Now beginning its eleventh year, the campus’s Postbaccalaureate Research Education Program (PREP), which supports educational activities that enhance biomedical, behavioral and clinical research workforce diversity, recently was awarded its third grant from the National Institutes of Health to continue funding the program.

It supports students who are exploring the idea of graduate school and seeking research experience to strengthen their applications. The five-year, $1.7 million grant for PREP, overseen by Sandra Petersen, veterinary and animal science, Shelly Peyton, chemical engineering, and Lynmarie Thompson, chemistry, has seen more than 70 students complete UMass PREP, the directors report. Of those, 97 percent were accepted into Ph.D. programs on campus or other institutions. Over 85 percent have finished or are currently enrolled in biomedical or biobehavioral doctoral programs. 

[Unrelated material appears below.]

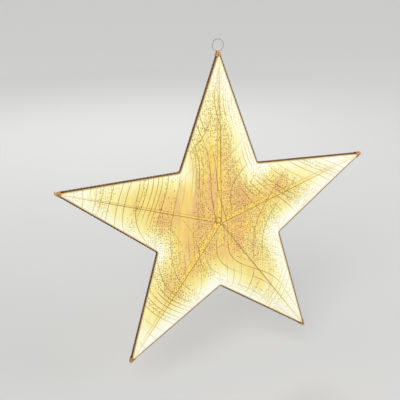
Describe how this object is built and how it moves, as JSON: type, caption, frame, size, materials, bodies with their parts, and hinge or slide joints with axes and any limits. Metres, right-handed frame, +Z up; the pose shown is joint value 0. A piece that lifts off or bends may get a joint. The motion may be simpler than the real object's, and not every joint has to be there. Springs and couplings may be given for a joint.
{
  "type": "led christmas star",
  "caption": "Shallow five-pointed star of wire and glowing cream fabric that hangs from a ring, lit along its rim, with a battery timer unit in its back.",
  "frame": {"origin": "where the hook touches the inside of the hanging ring at its top", "axes": "+Z up along the top point, +X to the viewer's right, the front faces -Y"},
  "size_m": [0.5904, 0.0301, 0.58],
  "materials": {
    "copper_paint": "satin copper-brown",
    "bright_steel": "bright drawn wire",
    "cream_fabric": "thin cream voile with gold print, lit from inside",
    "cream_plastic": "matte moulded",
    "gold_button": "satin gold",
    "lit_string": "copper wire with lit warm white drops",
    "cell_wrap": "gloss wrap",
    "board_green": "solder mask",
    "dark_plastic": "matte moulded"
  },
  "bodies": {
    "hanger": {"hang_ring": "bright_steel"},
    "star": {"rim_wire_1": "copper_paint", "rim_wire_2": "copper_paint", "rim_wire_3": "copper_paint", "rim_wire_4": "copper_paint", "rim_wire_5": "copper_paint", "tip_cap_1": "copper_paint", "tip_cap_2": "copper_paint", "tip_cap_3": "copper_paint", "tip_cap_4": "copper_paint", "tip_cap_5": "copper_paint", "front_ridge_1": "bright_steel", "front_ridge_2": "bright_steel", "front_ridge_3": "bright_steel", "front_ridge_4": "bright_steel", "front_ridge_5": "bright_steel", "rear_ridge_1": "bright_steel", "rear_ridge_2": "bright_steel", "rear_ridge_3": "bright_steel", "rear_ridge_4": "bright_steel", "rear_ridge_5": "bright_steel", "tray_screw_left": "bright_steel", "tray_screw_right": "bright_steel", "contact_plate_1": "bright_steel", "contact_plate_2": "bright_steel", "contact_plate_3": "bright_steel", "contact_plate_4": "bright_steel", "contact_spring_1": "bright_steel", "contact_spring_2": "bright_steel", "contact_spring_3": "bright_steel", "front_panel_1": "cream_fabric", "front_panel_2": "cream_fabric", "front_panel_3": "cream_fabric", "front_panel_4": "cream_fabric", "front_panel_5": "cream_fabric", "rear_panel_1": "cream_fabric", "rear_panel_2": "cream_fabric", "rear_panel_3": "cream_fabric", "rear_panel_4": "cream_fabric", "rear_panel_5": "cream_fabric", "front_hub": "cream_plastic", "rear_plate": "cream_plastic", "battery_tray": "cream_plastic", "string_lead": "cream_plastic", "string_splice": "cream_plastic", "front_button": "gold_button", "led_string": "lit_string", "battery_1": "cell_wrap", "battery_2": "cell_wrap", "battery_3": "cell_wrap", "timer_board": "board_green", "switch_body": "dark_plastic"},
    "lid": {"battery_lid": "cream_plastic"},
    "knob": {"switch_knob": "dark_plastic"}
  },
  "joints": [
    {"name": "star_swing", "type": "hinge", "parent": "hanger", "child": "star", "pos_m": [0, 0, -0.0197], "axis": [1, 0, 0], "range_deg": [-75, 75]},
    {"name": "lid_slide", "type": "slide", "parent": "star", "child": "lid", "axis": [0, 0, -1], "range_m": [0, 0.0498]},
    {"name": "knob_slide", "type": "slide", "parent": "star", "child": "knob", "axis": [1, 0, 0], "range_m": [-0.002, 0.002]}
  ]
}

Petersen says, “The NIH PREP program has been one of the most successful programs for increasing diversity in the biomedical/behavioral workforce. The Northeast Alliance for Graduate Education and the Professoriate (NEAGEP) internship program, which is the model for our PREP program, catalyzed a 42 percent increase in the number of UMass STEM doctoral students from under-represented groups.”

She adds, “Subsequent engagement of the biomedical and biobehavioral disciplines through PREP resulted in a further increase such that enrollment was 274 percent above the pre-internship baseline in 2018. The most striking example of the impact of PREP at UMass was in the Neuroscience and Behavior Graduate Program where PREP alumni comprised nearly 20 percent of the student body.”     

Peyton says, “The PREP program is an excellent way to recruit the very best students from under-represented groups to UMass. Each of my previous PREP trainees has either led or contributed to published manuscripts, even in just one short year in the lab. These students are some of the most motivated and collaborative students I’ve ever trained, and I’m so excited to bring the next cohort of students to UMass this summer!”

Thompson points out that a key strength of the campus’s PREP program is its close alliance with several NIH-funded training programs. “Exposing PREP students to the interdisciplinary opportunities available to them through our chemistry-biology interface training program and our biotechnology program helps to inspire their interests in pursuing Ph.D. programs here on campus.”  

The supervisor say the project will continue to partner with NEAGEP institutions to identify prospective PREP students, and will sponsor joint activities with a new PREP program at UMass Amherst’s NEAGEP sister institution, Boston University Medical School.   

Formed in 1999 through an NSF grant, NEAGEP is a 15-institution alliance of faculty and administrators with a shared goal of developing new initiatives to help diversify the STEM workforce.